Latest update November 24th, 2024 1:00 AM
Dec 01, 2008 Features / Columnists, Peeping Tom
Charity begins at home. There are a great many Guyanese at home searching for investable proposals. They deserve first call on investments.
Guyana has taken its agricultural investment program to the USA, in an attempt to court investors. Earlier this year, the Government had launched a regional investment forum, which brought together both local and regional investors and financiers to examine projects with a view to investing, and thus expanding the agricultural potential of the nation.
I was disappointed when our local media houses did not find out just what were the projects that were being offered by Government. But I was told that private landowners did advance some of their own projects.
I believe that both the private landed class and the Government, which still has thousands of acres of arable land at its disposal, should have made a greater effort to have local Guyanese invest in these projects, even if it was through share offering.
I appreciate how important it is for plantation-type farming to take place in Guyana. We need such large scale projects, especially given the distribution pattern of lands in Guyana, where in some cases rice farmers have plots as small as five acres, which certainly cannot allow for efficient cultivation.
I see the land problem as being critical also to the creation of jobs, and thus to the alleviation of poverty; and therefore, while I support plantation-type agriculture, I wish to emphasize that there is a serious disparity between large landowners and small holders.
I recall that, when Cheddi took over in 1992, he explained that over 70% of the land in Guyana is owned by only five per cent of the population. Thus we already have an imbalance in terms of landowning, with a few rich people owning the vast majority of land. This was a problem that the PPP inherited, but which it seems to have done little to correct.
Guyana should learn from the example of Latin America, with its caudillo class and the stark inequalities which land ownership has created in those countries. Cheddi was committed to redressing that imbalance. One of the first acts that he did upon becoming President of Guyana was to force someone who had gotten massive amounts of land under the Hoyte Administration to give back a fair portion of that land, so that these could be given to small farmers. The person who originally got the land still ended up with a great deal of land.
This column has persistently argued that the greatest beneficiary under the PNC, dating back to the Burnham era, was a small group of wealthy families. Cheddi was conscious of this, even while he was acutely aware of the need to ensure large scale investors.

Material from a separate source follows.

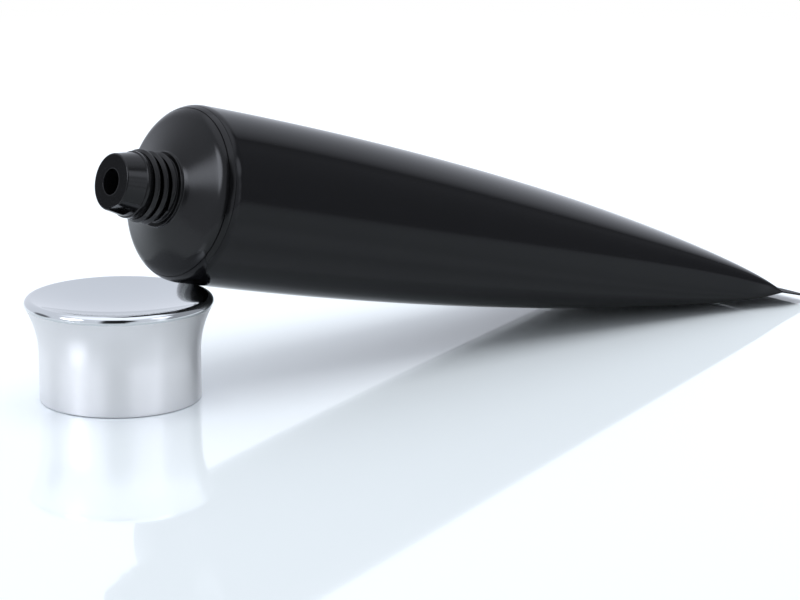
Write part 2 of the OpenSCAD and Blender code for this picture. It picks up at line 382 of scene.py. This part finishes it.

The PPP itself, I believe, made major missteps when it opened up the Intermediate Savannahs for investment. This area was never expected to be easy to cultivate, and would have required a great deal of investment. But the PPP showed it wore the same colours as the PNC when it shared out massive chunks of land in the Intermediate Savannahs. This area has not been developed to its full potential because of this colossal blunder on the part of the PPP, which has always prided itself on being a working class party, but which, since it assumed power in 1992, has come under the wing of the bourgeoisie class.
I understand that the Intermediate Savannahs is one of the areas identified for proposed investment. I am asking what happened to the leases that were granted to those large investors years ago. Have these been reclaimed? And what provision is being made to allow for medium scale and small farmers residing in Guyana to have access to those resources for the purposes of development?
Land is an important variable in the reduction of poverty. If the Government and the donor community which is plugging investment in agriculture are serious about reducing poverty, they first have to address the gross inequalities in land distribution.
This is why I am arguing for all these proposals which were taken to New York recently to be offered to the Guyanese people living at home. There is no shortage of capital. The local banks are awash in liquidity, and it would help the local banking sector and, by extension, the economy if local investors could be given a bite of the cherry when it comes to these projects.
After all, does charity not begin at home? Or would a first offer of land to locals be seen as an act of benevolence and charity on the part of the Government?